Próximo ao ano de 1725, uma das filhas de Guilherme Dias Cortes, chamada Joanna Garcia das Neves, contraiu matrimônio com João de Siqueira Chaves. Talvez por conta deste evento, alguns dos índios que haviam pertencido a Guilherme Dias Cortes passaram para a propriedade de João de Siqueira Chaves. Entre eles estava a índia Ventura, além da filha Páscoa e, imagina-se, de seus irmãos.
Assim como a mãe, Páscoa das Neves teve o seu primeiro filho, chamado Antônio, aos 17 anos de idade. Dele não se conhece o pai. Seis meses depois do registro de batizado de Antônio (o que sugere erro), aos 25.01.1740, a mesma Páscoa das Neves aparece como mãe do menino Domingos, tida com João Soares Fragoso, homem branco, natural de Taubaté, filho de Álvaro Soares Fragoso e Catharina Garcia de Unhatte, e que na ocasião devia contar com cerca de 20 anos. Esta é a informação que confirma a mistura entre índios e brancos na origem dos Fragoso, pois os membros dessa família em Campo Alegre são todos descendentes desse mesmo relacionamento.

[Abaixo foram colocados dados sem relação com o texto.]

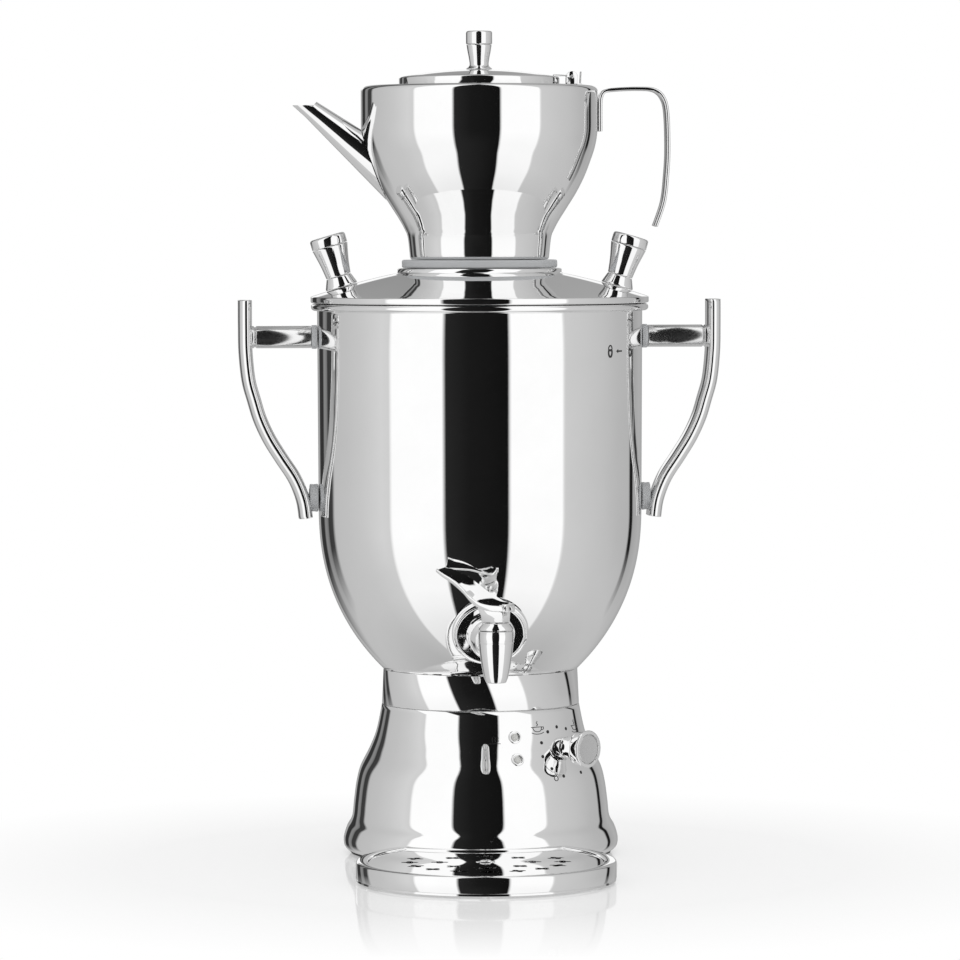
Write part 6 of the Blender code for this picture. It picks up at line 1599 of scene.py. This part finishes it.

Provavelmente, esse relacionamento não passou de uma aventura para João Soares Fragoso, que não deve nunca ter cogitado oficializar algum tipo de união com Páscoa das Neves. No ano de 1742, Páscoa das Neves teve outra criança, chamada Ângela, mas agora tendo como pai Antônio Álvares. Ângela viveu apenas 8 anos. João Soares Fragoso, por sua vez, casou-se em Curitiba aos 04.02.1745 com Ignez de Chaves, justamente uma das filhas de João de Siqueira Chaves – ou seja, o proprietário de Páscoa das Neves.
Aos 20.07.1747, quando Domingos, o filho bastardo de João Soares Fragoso, contava com 7 anos, ocorreu o falecimento de sua avó Ventura, com a idade de 55 anos. Na ocasião, João Soares Fragoso já havia tido dois filhos legítimos com sua esposa (Maria e João Francisco). No ano seguinte teria ainda outro, chamado Miguel. Depois disso, podemos especular que entre os anos de 1749-1752, João Soares Fragoso mudou-se para a região dos Campos Gerais, tendo batizado seu filho Manoel na Capela de Santa Bárbara do Pitangui, na atual Ponta Grossa, e anos mais tarde aparecendo como proprietário de um sítio em Furnas, a 7 léguas da povoação de Iapó. Em Castro, João Soares Fragoso teria ainda os filhos Silvestre e Alexandre Soares de Chaves, que depois partiria para o Rio Grande do Sul.
Mas, ao que tudo indica, o filho bastardo Domingos Soares Fragoso (único dos filhos de João a portar o seu sobrenome exato) não acompanhou o pai quando ele saiu de Curitiba. Provavelmente ficou na companhia da mãe e seus familiares, todos ainda sujeitos à administração da família de João de Siqueira Chaves. No entanto, aos 26.08.1752, contando Domingos com pouco mais de 12 anos, ocorreu o falecimento de sua mãe Páscoa das Neves, com cerca de 30 anos. Morria, assim, a mais nova das três índias conhecidas que são antepassadas desta família Fragoso.
Não sabemos de que maneira e com quem viveu Domingos Soares Fragoso a partir de então, pois só voltamos a encontrá-lo treze anos depois, aos 30.10.1765, quando ele próprio contraiu casamento em Curitiba. Sua noiva chamava-se Maria Dias Camacho e, muito provavelmente, também possuía origem indígena. Ao nascer, tendo como pai um ainda misterioso Francisco Dias Camacho e uma mãe desconhecida, Maria foi abandonada à porta da casa de Ignácio Preto Bueno, paulista, de família tradicional e com muitas posses. Lá foi criada até o dia do casamento com Domingos.
Do casamento de Domingos e Maria nasceram todos os Soares Fragoso que, ao longo das gerações, se espalharam por toda a região metropolitana de Curitiba, tendo alguns alcançado até mesmo Guarapuava, além daqueles que partiram para Santa Catarina, onde estiveram em praticamente toda a região norte, e até mesmo cidades do oeste. É bastante singular que o sobrenome Soares Fragoso, ainda mais por ser nome duplo, perdure por todo esse tempo.
Este é, até o momento, um resumo sobre aquilo que se sabe a respeito da ascendência indígena da família Fragoso de nossa região de São Bento do Sul e Campo Alegre.